▸ **Recorded information**
◆ ◆ ◆ ◆ ◆ ◆ ◆

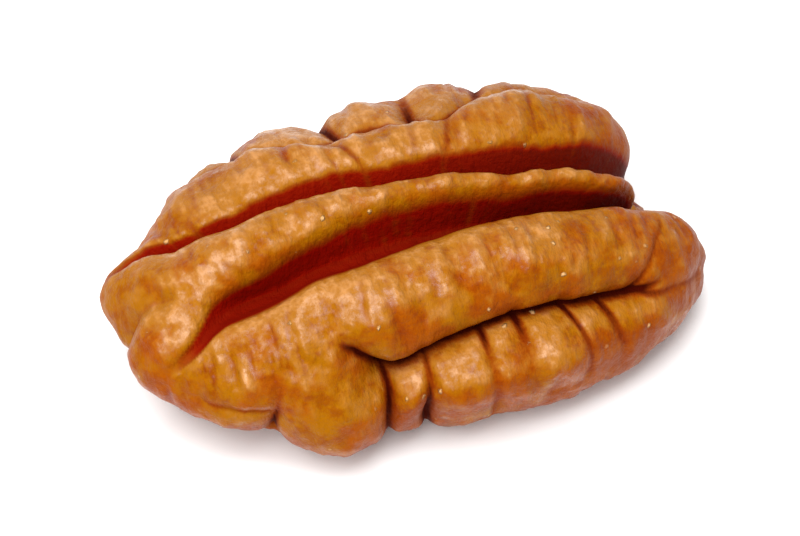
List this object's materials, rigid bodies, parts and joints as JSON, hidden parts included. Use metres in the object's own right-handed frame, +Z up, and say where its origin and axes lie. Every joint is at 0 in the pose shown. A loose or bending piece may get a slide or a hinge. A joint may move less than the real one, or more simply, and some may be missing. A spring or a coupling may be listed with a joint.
{
  "type": "pecan half",
  "caption": "Shelled pecan kernel half with deep lengthwise grooves, lying on its flat inner side.",
  "frame": {"origin": "under the middle of the bounding box, on the surface that the half lies on", "axes": "+X along the half towards its blunter right end, +Y to its back, +Z up from the flat inner side to the grooved outer side"},
  "size_m": [0.0312, 0.0202, 0.0101],
  "materials": {
    "pecan_skin": "dry to slightly oily kernel skin, tan on the crests, amber on the sides and maroon in the grooves"
  },
  "bodies": {
    "root": {"pecan_half": "pecan_skin"}
  },
  "joints": []
}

◆ ◆ ◆ ◆ ◆ ◆ ◆

Please set down all the data word for word.

▸ **Task answer**
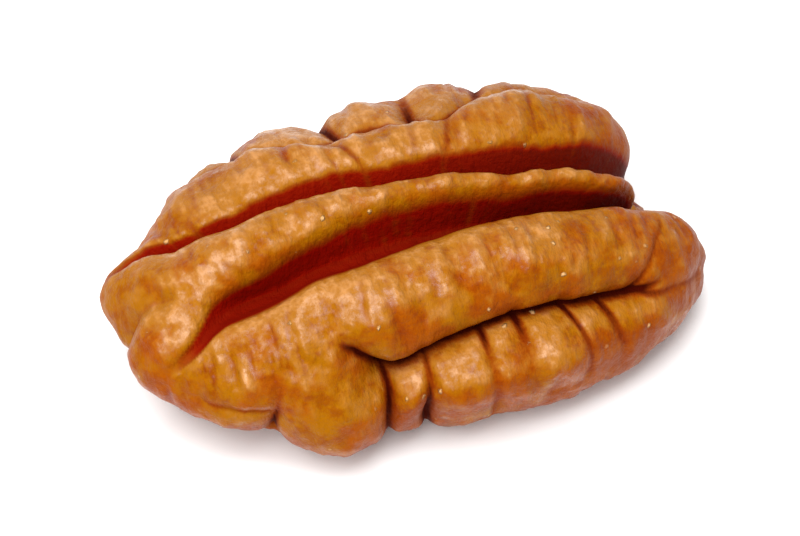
List this object's materials, rigid bodies, parts and joints as JSON, hidden parts included. Use metres in the object's own right-handed frame, +Z up, and say where its origin and axes lie. Every joint is at 0 in the pose shown. A loose or bending piece may get a slide or a hinge. A joint may move less than the real one, or more simply, and some may be missing. A spring or a coupling may be listed with a joint.
{
  "type": "pecan half",
  "caption": "Shelled pecan kernel half with deep lengthwise grooves, lying on its flat inner side.",
  "frame": {"origin": "under the middle of the bounding box, on the surface that the half lies on", "axes": "+X along the half towards its blunter right end, +Y to its back, +Z up from the flat inner side to the grooved outer side"},
  "size_m": [0.0312, 0.0202, 0.0101],
  "materials": {
    "pecan_skin": "dry to slightly oily kernel skin, tan on the crests, amber on the sides and maroon in the grooves"
  },
  "bodies": {
    "root": {"pecan_half": "pecan_skin"}
  },
  "joints": []
}